From Packed Beds to Porous Iron Structures: Improving Cycle Stability in Indirect Hydrogen Storage via the Steam–Iron Redox Cycle

The steam–iron redox cycle is a long-established yet currently reemerging concept for indirect hydrogen storage, whose practical deployment is limited by the degradation of iron and iron oxide particles and structures under repeated cycling. This work compares packed beds of micrometer-sized iron particles with macroporous iron structures manufactured via a replica process and links redox conditions and reaction pathways to structural evolution and cycle stability. Thermodynamic considerations of the Fe–O–H system, cycling experiments in a fixed-bed reactor, thermogravimetric analysis, and scanning electron microscopy combined with energy-dispersive X-ray spectroscopy of surfaces and cross-sections were used to resolve the transition from direct oxidation to a two-step route via wüstite (FeO).

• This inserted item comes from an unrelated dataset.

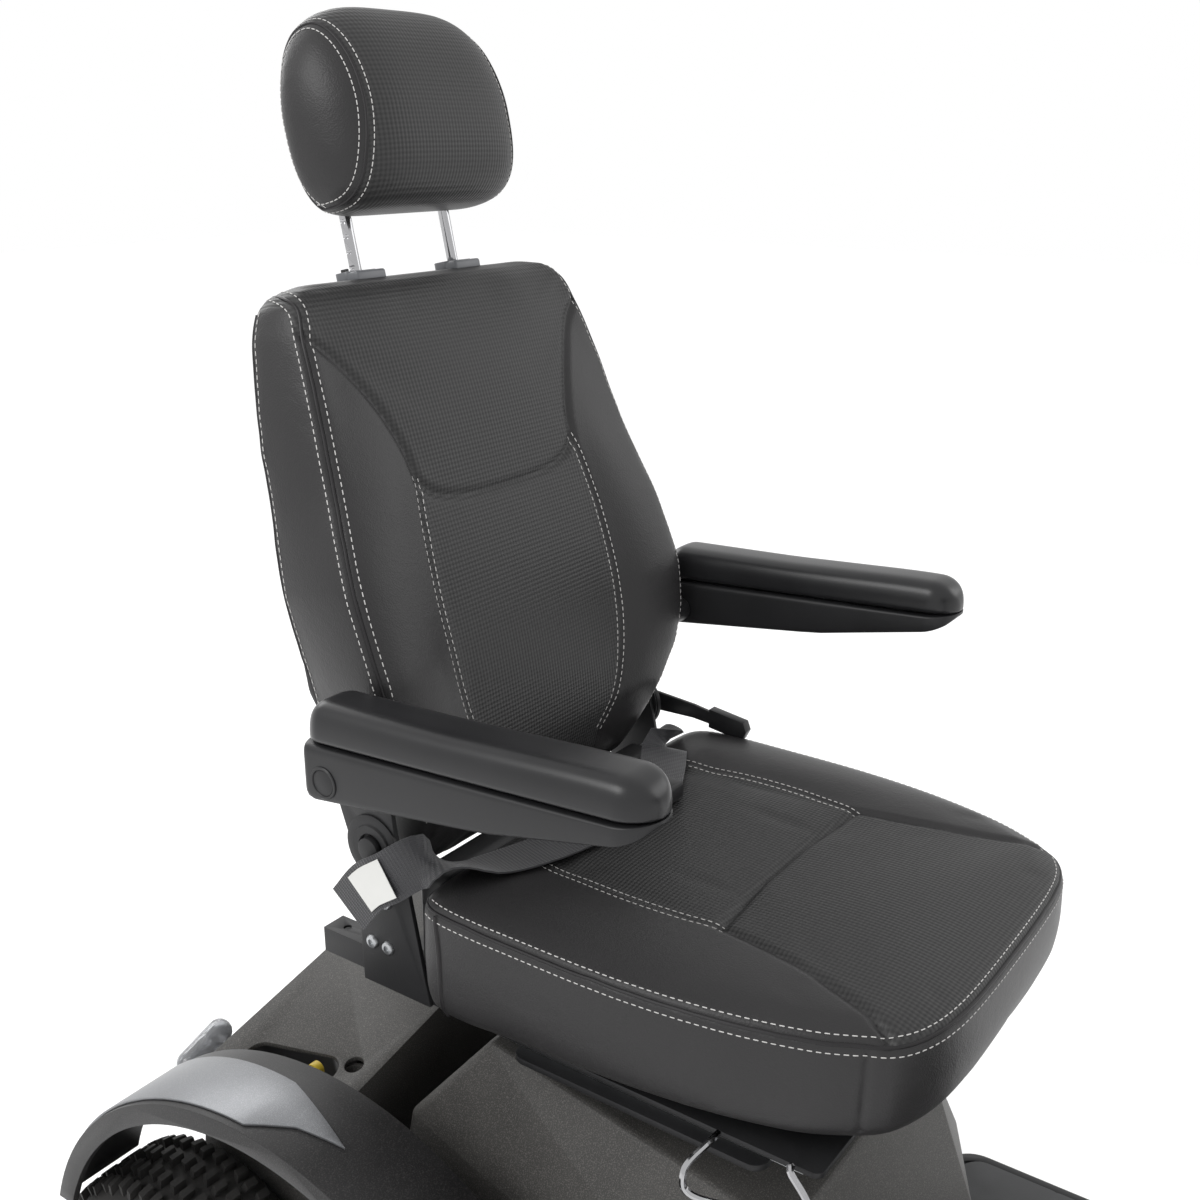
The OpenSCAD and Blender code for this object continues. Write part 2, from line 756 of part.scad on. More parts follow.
module seat_cushion() {
    color(leather) difference() {
        hull() for (s = [-1, 1]) {
            ball([s * (seat_half_w - 30), seat_rear - 30, seat_top - 38], 30);
            ball([s * (seat_half_w - 22), seat_rear - 60, pan_z + pan_h + 24], 22);
            ball([s * (seat_half_w - 32), seat_front + 110, seat_top - 40], 32);
            ball([s * (seat_half_w - 24), seat_front + 110, pan_z + pan_h + 46], 22);
            ball([s * (seat_half_w - 66), seat_front + 46, seat_top - 42], 34);
            ball([s * (seat_half_w - 72), seat_front + 48, pan_z + pan_h + 66], 26);
            ball([s * 80, seat_front + 34, seat_top - 42], 34);
            ball([s * 90, seat_front + 46, pan_z + pan_h + 66], 26);
            ball([s * (seat_half_w - 90), seat_front + 170, seat_top - 30], 30);
            ball([s * (seat_half_w - 90), seat_rear - 60, seat_top - 32], 30);
            translate([s * (seat_half_w - 40), seat_rear - 60, pan_z + pan_h + body_gap])
                cylinder(r = 20, h = 5, $fn = 24);
            translate([s * (seat_half_w - 60), seat_front + 190, pan_z + pan_h + body_gap])
                cylinder(r = 20, h = 5, $fn = 24);
        }
        block(-300, 300, -300, 400, 400, pan_z + pan_h + body_gap);
    }
}

// ---------------------------------------------------------------- recliner and belt

module recliner_plates() {
    color(iron) for (s = [-1, 1]) on_side(s) {
        side_cut(recl_x, recl_x + recl_t, [[302, pan_z], [386, pan_z], [388, recl_z - 10], [380,
            recl_z + 18],
            [360, recl_z + 28], [338, recl_z + 20], [330, recl_z - 6]]);
        translate([0, recl_y, recl_z]) {
            along_x(recl_x, recl_x + recl_t + 12, recliner_bolt_d / 2);
            along_x(recl_x + recl_t + 7, recl_x + recl_t + 14, recliner_bolt_d / 2 + 4);
        }
    }
}

recl_lever_x = recl_x + recl_t + 15;
module recline_lever() {
    color(iron) translate([0, recl_y, recl_z]) {
        along_x(recl_lever_x, recl_lever_x + 5, 15);
        side_cut(recl_lever_x, recl_lever_x + 5, [[0, -11], [0, 13], [-70, 7], [-132, -3], [-132, -15],
            [-70, -9]]);
        side_cut(recl_lever_x - 3, recl_lever_x + 9, [[-92, 8], [-136, 2], [-140, -8], [-134, -20], [-92,
            -14]]);
    }
}

module strap(a, b, w_dir, w) {
    hull() for (p = [a, b], s = [-0.5, 0.5])
        translate(p + s * w * w_dir) cube(belt_t, center = true);
}

belt_z = seat_top + 5.5;
// The lap belt's middle line, from its anchor to the buckle. The right half passes outside the recliner.
belt_right = [[-237, 372, 668], [-237, 330, 712], [-224, 288, belt_z + 22], [-178, 262, belt_z + 4],
    [-60, 225, belt_z]];
belt_left = [[176, 326, 640], [176, 320, 704], [166, 292, belt_z + 2], [60, 225, belt_z]];
across = [0.5, 0.86, 0];

module belt_run(route, edge) {
    for (i = [0:len(route) - 2]) strap(route[i], route[i + 1], edge[i], belt_w);
}

module lap_belt() {
    upright = [0, 0.72, 0.69];
    color("#232324") {
        belt_run(belt_right, [upright, upright, [-0.5, 0.86, 0], [-0.5, 0.86, 0]]);
        belt_run(belt_left, [[1, 0, 0], [1, 0, 0], across]);
    }
}

module belt_buckle() {
    color(iron) difference() {
        translate([0, 216, 0]) slab(-52, 52, -26, 26, belt_z + 2, belt_z + 16, 7);
        translate([0, 216, 0]) slab(-14.2, 14.2, -15.2, 15.2, belt_z + 8, belt_z + 20, 3);
    }
}

module belt_release() {
    color("#7d2420") translate([0, 216, 0]) slab(-14, 14, -15, 15, belt_z + 11, belt_z + 16.5, 3);
}

// ---------------------------------------------------------------- back

plate_x = recl_x + recl_t + body_gap;
module back_frame() {
    color(iron) seat_back() difference() {
        union() {
            for (s = [-1, 1]) on_side(s) {
                translate([frame_x, frame_t, 20]) cylinder(r = frame_r, h = back_h - 85 + frame_r);
                along_x(plate_x, plate_x + recl_t, 30);
                side_cut(plate_x, plate_x + recl_t, [[-28, -6], [28, -6], [36, 60], [28, 84], [-6, 92],
                    [arm_pivot_t - 6, arm_pivot_h + 17], [arm_pivot_t - 17, arm_pivot_h],
                    [arm_pivot_t - 6, arm_pivot_h - 16], [-34, 60]]);
                translate([0, arm_pivot_t, arm_pivot_h]) {
                    along_x(plate_x, arm_in + arm_w - 3, arm_pin_d / 2);
                    along_x(arm_in + arm_w - 4, arm_in + arm_w, 11);
                    along_x(plate_x + recl_t - e, arm_in - body_gap, 14);
                }
            }
            translate([0, frame_t, 56]) along_x(-plate_x - e, plate_x + e, frame_r - 1);
            translate([0, frame_t, back_h - 65]) along_x(-frame_x, frame_x, frame_r - 0.5);
        }
        along_x(-300, 300, recliner_bolt_d / 2 + run_gap);
        for (s = [-1, 1]) translate([s * head_post_gap / 2, frame_t, back_h - 100]) cylinder(r = guide_r,
            h = 100);
    }
}

guide_r = head_post_d / 2 + 2.5;
module headrest_guides() {
    color("#55585c") seat_back() for (s = [-1, 1]) on_side(s) difference() {
        union() {
            translate([head_post_gap / 2, frame_t, back_h - 95]) cylinder(r = guide_r, h = 96);
            slab(head_post_gap / 2 - 20, head_post_gap / 2 + 20, frame_t - 10, frame_t + 11, back_h - 4,
                back_h + 6, 7);
        }
        translate([head_post_gap / 2, frame_t, 0]) cylinder(r = head_post_d / 2 + run_gap, h = 900);
        if (s < 0) block(head_post_gap / 2 + 12, head_post_gap / 2 + 16.4, frame_t - 4, frame_t + 4,
            back_h - 6, back_h + 7);
    }
}

module headrest_button() {
    color(iron) seat_back() block(-head_post_gap / 2 - 16.2, -head_post_gap / 2 - 12.2, frame_t - 3.8,
        frame_t + 3.8,
        back_h - 1, back_h + 9);
}

module backrest_pad() {
    color(leather) seat_back() difference() {
        hull() for (s = [-1, 1]) {
            ball([s * (back_half_w - 96), -24, 37], 28);
            ball([s * (back_half_w - 44), -38, 74], 28);
            ball([s * (back_half_w - 28), -50, 150], 28);
            ball([s * (back_half_w - 28), -20, 140], 28);
            ball([s * (back_half_w - 29), -40, 262], 27);
            ball([s * (back_half_w - 48), -20, back_h * 0.76], 28);
            ball([s * (back_half_w - 66), -10, back_h - 42], 20);
            ball([s * (back_half_w - 70), -6, back_h - 20], 17);
        }
        for (s = [-1, 1]) on_side(s) block(plate_x - 1, plate_x + recl_t + 1, -200, 60, -20, 130);
        for (s = [-1, 1]) on_side(s) translate([0, arm_pivot_t, arm_pivot_h]) along_x(plate_x, 300, 15);
    }
}

module back_shell() {
    color(leaf) seat_back() difference() {
        hull() for (s = [-1, 1]) {
            translate([s * (back_half_w - 74), 0, 54]) along_y(frame_t + 12, frame_t + 22, 34, $fn = 32);
            translate([s * (back_half_w - 32), 0, 150]) along_y(frame_t + 12, frame_t + 20, 26, $fn = 32);
            translate([s * (back_half_w - 36), 0, 262]) along_y(frame_t + 12, frame_t + 20, 28, $fn = 32);
            translate([s * (back_half_w - 80), 0, back_h - 34]) along_y(frame_t + 12, frame_t + 18, 30,
                $fn = 32);
        }
        for (s = [-1, 1]) translate([s * 110, 0, 120]) along_y(frame_t, frame_t + 40, 3);
    }
}

module headrest_posts() {
    color("#d9dadc") seat_back() difference() {
        union() {
            for (s = [-1, 1]) on_side(s)
                translate([head_post_gap / 2, frame_t, back_h - 130]) cylinder(r = head_post_d / 2,
                    h = 236);
            translate([0, frame_t, back_h + 106]) along_x(-head_post_gap / 2, head_post_gap / 2,
                head_post_d / 2);
        }
        for (i = [0:3]) translate([-head_post_gap / 2 - head_post_d / 2, frame_t, back_h + 10 + 14 * i])
            along_y(-10, 10, 1.6);
    }
}

head_low = back_h + 53;
module headrest_pad() {
    color(leather) seat_back() difference() {
        hull() for (s = [-1, 1]) {
            ball([s * (head_half_w - 50), 14, head_low + 44], 40);
            ball([s * (head_half_w - 42), 2, head_low + 84], 42);
            ball([s * (head_half_w - 44), -8, head_low + 108], 42);
            ball([s * (head_half_w - 72), -16, head_low + 142], 38);
            ball([s * (head_half_w - 60), -4, head_low + 50], 38);
        }
        for (s = [-1, 1]) translate([s * head_post_gap / 2, frame_t, head_low - 20])
            cylinder(r = head_post_d / 2 + run_gap, h = 78);
        translate([0, frame_t, back_h + 106]) {
            along_x(-head_post_gap / 2 - head_post_d / 2, head_post_gap / 2 + head_post_d / 2,
                head_post_d / 2 + run_gap);
        }
    }
}

// ---------------------------------------------------------------- armrests

arm_tip = arm_pivot_y - arm_len;
arm_back = arm_pivot_y + 29;
part_back = arm_pivot_z + 30;
part_tip = part_back + 20;
module arm_shell(s) {
    color(iron) on_side(s) difference() {
        side_cut(arm_in + 1, arm_in + arm_w - 0.5, [[arm_back, part_back], [arm_back, arm_pivot_z - 14],
            [arm_back - 14, arm_pivot_z - 21], [arm_tip + arm_len * 0.47, arm_pivot_z + 3],
            [arm_tip + 10, part_tip - 15], [arm_tip + 2, part_tip - 7], [arm_tip + 2, part_tip]]);
        side_cut(arm_in + 5, arm_in + arm_w - 4.5, [[arm_back - 60, part_back + 4],
            [arm_back - 60, arm_pivot_z - 8], [arm_tip + arm_len * 0.47, arm_pivot_z + 8],
            [arm_tip + 16, part_tip - 10], [arm_tip + 16, part_tip + 4]]);
        translate([0, arm_pivot_y, arm_pivot_z]) {
            along_x(200, 400, arm_pin_d / 2 + run_gap);
            along_x(arm_in + arm_w - 4 - body_gap, 400, 11 + run_gap);
        }
    }
}
module arm_shell_right() { arm_shell(RIGHT); }
module arm_shell_left() { arm_shell(LEFT); }

module arm_pad(s) {
    color("#131314") on_side(s) hull() {
        for (x = [arm_in + 14, arm_in + arm_w - 14]) {
            ball([x, arm_back - 16, part_back + 22], 13);
            ball([x, arm_tip + 16, part_tip + 14], 12);
            ball([x, arm_tip + arm_len * 0.5, part_tip + 10], 13);
            translate([x, arm_tip + 14, part_tip + 0.3]) cylinder(r = 14, h = 2, $fn = 24);
            translate([x, arm_back - 15, part_back + 2.4]) cylinder(r = 14, h = 2, $fn = 24);
        }
    }
}
module arm_pad_right() { arm_pad(RIGHT); }
module arm_pad_left() { arm_pad(LEFT); }

chassis_frame();
floor_pan();
floor_mat();
rear_deck();
seat_shroud();
fender_right();
fender_left();
fender_trims();
lamp_lenses();
bumpers();
batteries();
controller();
transaxle();
front_cowl();
anti_tip_bracket();
anti_tip_wheels();
freewheel_lever();
rear_tyre_right();
rear_tyre_left();
rear_rim_right();
rear_rim_left();
front_tyre_right();
front_tyre_left();
front_rim_right();
front_rim_left();
knuckle_right();
knuckle_left();
tie_rod();
steering_stem();
tiller_column();
tiller_head();
handlebar();
handlebar_grips();
throttle_lever();
speed_knob();
key();
horn_button();
swivel_plate();
swivel_lever();
slide_rails();
seat_pan();
slide_release();
seat_cushion();
recliner_plates();
recline_lever();
lap_belt();
belt_buckle();
belt_release();
back_frame();
back_shell();
backrest_pad();
headrest_guides();
headrest_button();
headrest_posts();
headrest_pad();
arm_shell_right();
arm_shell_left();
arm_pad_right();
arm_pad_left();
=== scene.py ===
# %% [markdown]
# # A powered chair, finished piece by piece
# The frame that is loaded here was made as solid parts with real sizes. This lesson gives it its surfaces:
# padded leather, stitches, belts, moulded covers, tyres and metal. Every new piece is placed by the sizes
# of the solid part it stands for, so nothing has to be fitted by eye.

# %% Load the frame
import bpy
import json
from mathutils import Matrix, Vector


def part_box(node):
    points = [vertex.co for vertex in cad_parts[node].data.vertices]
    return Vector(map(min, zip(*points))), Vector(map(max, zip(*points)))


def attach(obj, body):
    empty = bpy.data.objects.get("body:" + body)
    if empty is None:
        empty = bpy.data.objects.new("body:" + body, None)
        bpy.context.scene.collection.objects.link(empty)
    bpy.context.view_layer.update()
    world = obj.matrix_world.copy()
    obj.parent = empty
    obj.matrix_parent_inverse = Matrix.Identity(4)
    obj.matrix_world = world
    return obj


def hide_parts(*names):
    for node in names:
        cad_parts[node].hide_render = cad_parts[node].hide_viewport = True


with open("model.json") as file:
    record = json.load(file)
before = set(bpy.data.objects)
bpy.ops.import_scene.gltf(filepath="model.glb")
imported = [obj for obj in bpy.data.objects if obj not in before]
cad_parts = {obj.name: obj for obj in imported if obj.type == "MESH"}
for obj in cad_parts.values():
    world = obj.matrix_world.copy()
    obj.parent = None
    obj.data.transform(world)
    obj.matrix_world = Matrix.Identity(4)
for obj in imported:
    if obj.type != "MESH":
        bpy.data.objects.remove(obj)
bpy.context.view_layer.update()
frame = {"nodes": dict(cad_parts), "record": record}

import json
import math
import bpy
import numpy as np
from mathutils import Matrix, Vector
from mathutils.bvhtree import BVHTree
from mathutils.kdtree import KDTree

bodies_of = {n: b for b, names in frame["record"]["behaviour"]["bodies"].items() for n in names}

# %% [markdown]
# ## Small tools
# The sizes below are written in millimetres, as a maker would read them off a drawing, and `mm` turns them
# into Blender's metres. The back leans by 12 degrees and the tiller by 24, so two helpers turn a point
# given along the leaning part into a point of the room.

# %% Places and selection
MM = 0.001
BACK_LEAN = math.radians(12)
TILLER_LEAN = math.radians(24)

def mm(x, y, z):
    return Vector((x, y, z)) * MM

def on_back(x, t, h):
    """across, through (front is negative) and up the leaning back, in mm"""
    c, s = math.cos(BACK_LEAN), math.sin(BACK_LEAN)
    return mm(x, 358 + t * c + h * s, 726 - t * s + h * c)

def on_tiller(x, t, h):
    c, s = math.cos(TILLER_LEAN), math.sin(TILLER_LEAN)
    return mm(x, -560 + t * c + h * s, 548 - t * s + h * c)

def pick(*objs):
    bpy.ops.object.select_all(action="DESELECT")
    for o in objs:
        o.select_set(True)
    bpy.context.view_layer.objects.active = objs[0]

def apply_modifiers(o):
    pick(o)
    for m in list(o.modifiers):
        bpy.ops.object.modifier_apply(modifier=m.name)

def settle(o, name):
    """names the piece and moves its place into its mesh"""
    o.name = name
    o.data.name = name
    pick(o)
    bpy.ops.object.transform_apply(location=True, rotation=True, scale=True)
    return o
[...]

For particle beds, two-step oxidation with steam increases the hydrogen yield but drives vacancy formation, pore coarsening, and agglomeration. Even when reduction conditions are optimized, the oxidation degree and hydrogen yield drop strongly within only a few cycles when full cycling between iron and magnetite (Fe ↔ Fe3O4) is targeted. Porous iron structures partially alleviate these limitations. They operate at oxidation degrees below full conversion that remain stable over several cycles and, in a literature context, approach the cyclic stability of the best pure iron systems while delivering roughly twice the usable hydrogen per cycle, purely by structural design. Previous studies show that additive-modified iron systems can enhance cycle stability; combining such modifications with porous architectures represents a promising route for future improvement of the stability–yield trade-off.